Now once again I am exiled in a foreign land, and each year I try in vain to find a way of watching Wimbledon commercial free. And each year, as a background to that racquet sport that will keep getting in the way, more world records for spoken words per square inch are broken by commentators. Buried here in the bombardment of yesterday’s match summaries, tweets, who’s played what major this year, who beat whom last year, who they’re married to and how much money they make, we try and find the game we know must be on the screen somewhere between the scores, the statistics on aces, drop shots, lobs, smashes and slices, the upcoming TV schedules and the news updates.
Well there’s always wimbledon.com.
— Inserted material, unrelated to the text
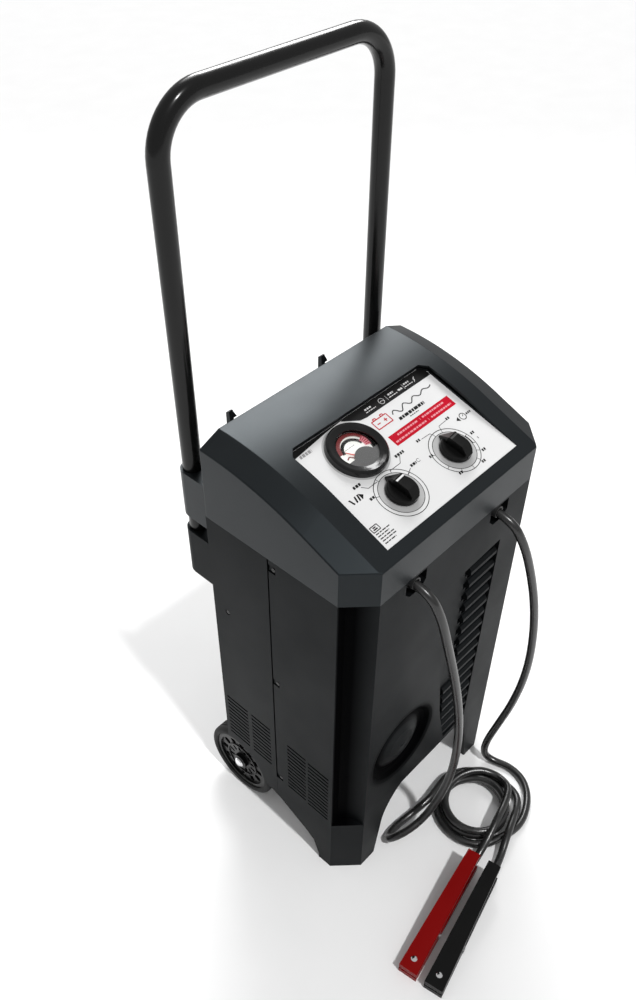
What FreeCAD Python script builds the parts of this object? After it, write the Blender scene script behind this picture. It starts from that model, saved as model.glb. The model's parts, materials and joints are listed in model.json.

What about them? I go to my computer and find an interview with an Olympic athlete. An interviewer accosting players and firing tennis-related quiz questions at them to a background of a drum machine. The weather forecast. A presentation of behind the scenes at Wimbledon. An aerial photo of the Wimbledon grounds with a soundtrack of tennis balls being hit.
Giving up on online tennis, I return to the TV, where the presenters are talking about tennis.
All in all, it’s still a yearly ritual. Only instead of a tennis-watching ritual, it’s a tennis-finding ritual.
And so I prepare. I cut up the strawberries, I whip the cream, I whip the cats out of the recliner, dust the big screen and find the remote control. I get up in the middle of the night, sit in front of the television and gaze at it in anticipation. But there’s something wrong! The reception is very poor. I don’t seem to be getting a picture at all. What on earth can be the matter? Oh yes, I forgot. TV service. I cancelled that in 2007.